Bayık'tan geri çekilme açıklaması: 'Sürece ivme kazandırmak istedik'
PKK'nin çekilme kararına ilişkin konuşan Cemil Bayık, 'provakasyon' ihtimaline ve 'süreç neden ilerlemiyor' kaygılarına karşı böyle bir adımı atarak 'sürece ivme kazandırmak istediklerini' belirtti. Bayık, devleti adım atmamakla eleştirdi ve 27 Şubat çağrısındaki Önder'in sözlerini hatırlattı.
Artı Gerçek - PKK'nin öncü kadrolarından KCK Yürütme Konseyi Eşbaşkanı Cemil Bayık, PKK'nin 26 Ekim’de Türkiye'den çekilme kararı ve sürece ilişkin değerlendirmelerde bulundu.

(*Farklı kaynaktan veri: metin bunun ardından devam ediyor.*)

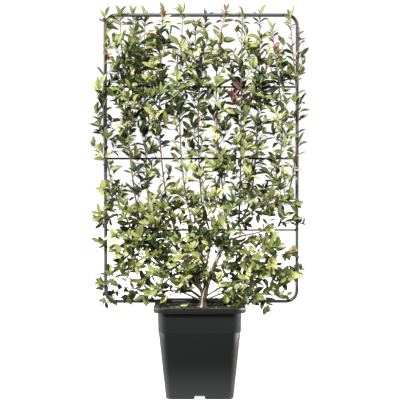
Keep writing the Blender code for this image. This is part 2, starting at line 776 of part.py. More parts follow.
def make_foliage(finish, lines, hard_parts):
    shoots = {mass.name: shoot_lines(mass, lines) for mass in FOLIAGE}
    room = Room(shoots, hard_tree(hard_parts))
    masses = []
    for index, foliage in enumerate(FOLIAGE):
        mass = Mass(foliage.name, room, random.Random(SEED + index))
        for points, radii in shoots[foliage.name]:
            mass.grow_shoot(points, radii)
        solid, closed = mass.join(finish)
        if not closed:
            bpy.data.objects.remove(solid, do_unlink=True)
            solid, closed = mass.join(finish, "MANIFOLD")
        if not closed:
            raise RuntimeError(f"{foliage.name} isn't closed")
        masses.append(solid)
    return masses


def main():
    clear_scene()
    plastic = material("pot_plastic", (0.020, 0.022, 0.024), 0.38)
    earth = material("soil", (0.050, 0.034, 0.022), 0.95)
    steel = material("frame_steel", (0.070, 0.078, 0.086), 0.42, 0.3)
    bark = material("bark", (0.230, 0.170, 0.115), 0.85)
    leaf = material("leaf", (0.085, 0.160, 0.035), 0.45)
    hard = [make_pot(plastic), make_soil(earth)]
    hard += make_frame(steel)
    limbs, lines = make_limbs(bark)
    hard += limbs
    make_foliage(leaf, lines, hard)


main()
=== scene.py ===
"""The finished looks of a photinia trained flat on an upright tube frame, in its square nursery pot.

Metres, +Z up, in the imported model's own frame. The tube frame stands in the plane Y = 0, with the
plant's limbs just in front of it, towards -Y, or just behind it. Twigs and leaves grow from the
limbs by one seeded rule, and keep to the room of the mass of foliage that they belong to.
"""

import json
import math
import random
from collections import defaultdict, namedtuple

import bmesh
import bpy
import numpy as np
from bpy.props import FloatProperty, FloatVectorProperty, IntProperty, PointerProperty
from mathutils import Matrix, Vector, noise
from mathutils.bvhtree import BVHTree

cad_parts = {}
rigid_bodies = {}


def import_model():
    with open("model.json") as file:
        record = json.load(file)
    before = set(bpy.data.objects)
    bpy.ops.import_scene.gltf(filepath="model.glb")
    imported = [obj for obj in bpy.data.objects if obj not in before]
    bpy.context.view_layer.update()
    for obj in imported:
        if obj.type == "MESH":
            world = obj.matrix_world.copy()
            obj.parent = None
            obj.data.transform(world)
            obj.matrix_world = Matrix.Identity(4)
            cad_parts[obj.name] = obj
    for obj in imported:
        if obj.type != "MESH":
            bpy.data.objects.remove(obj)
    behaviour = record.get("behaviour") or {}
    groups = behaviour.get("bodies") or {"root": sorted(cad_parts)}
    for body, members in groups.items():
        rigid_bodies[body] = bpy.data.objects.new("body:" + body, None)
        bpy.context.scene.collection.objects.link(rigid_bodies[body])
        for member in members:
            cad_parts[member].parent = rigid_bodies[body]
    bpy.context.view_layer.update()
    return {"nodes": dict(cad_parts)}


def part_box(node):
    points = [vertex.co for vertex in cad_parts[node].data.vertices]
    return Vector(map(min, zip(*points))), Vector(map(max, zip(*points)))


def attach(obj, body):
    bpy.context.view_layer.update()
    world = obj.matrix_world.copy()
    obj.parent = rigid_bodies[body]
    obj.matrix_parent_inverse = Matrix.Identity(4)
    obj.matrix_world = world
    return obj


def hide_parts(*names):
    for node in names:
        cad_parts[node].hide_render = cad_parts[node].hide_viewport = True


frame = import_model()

bl_info = {
    "name": "Potted Photinia",
    "version": (1, 0, 0),
    "blender": (4, 5, 0),
    "location": "View3D > Sidebar > Photinia",
    "description": "Dresses a potted photinia on its tube frame: pot, soil, tube, bark, twigs and leaves",
    "category": "Object",
}

BODY = "root"

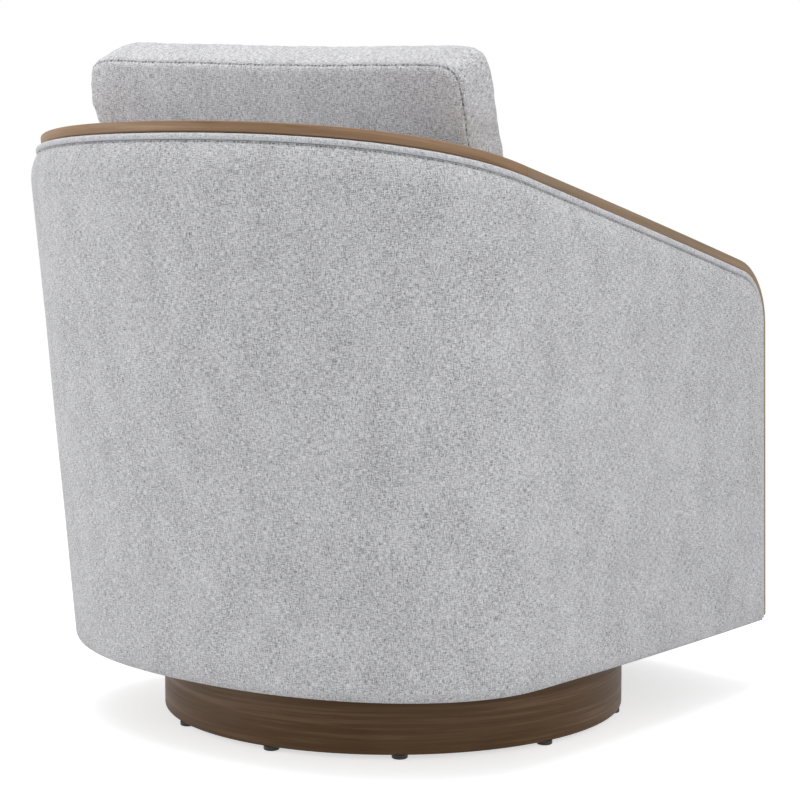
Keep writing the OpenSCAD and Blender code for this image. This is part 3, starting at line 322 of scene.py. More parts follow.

Fırat Haber Ajansı’na (ANF) konuşan Bayık, Türkler ile Kürtlerin tarihsel ilişkinlerine değinerek, “1071’de Kürtler, Alpaslan ordusu yanında yer almasalardı, Bizans kesinlikle yenilgiye uğratılamazdı. Osmanlı doğuyu, yani Kürdistan’ı sağlama aldıktan sonra Arabistan ve Avrupa’ya yönelmiştir. Birinci Dünya Savaşı sonrasında Kürtlerle ittifak kurulmasaydı Türklük Anadolu’nun içlerine sıkışan bir bozkır beyliğine dönüşürdü. Ne var ki, sonra Kürtlere sırt çevrilmiştir” diye konuştu.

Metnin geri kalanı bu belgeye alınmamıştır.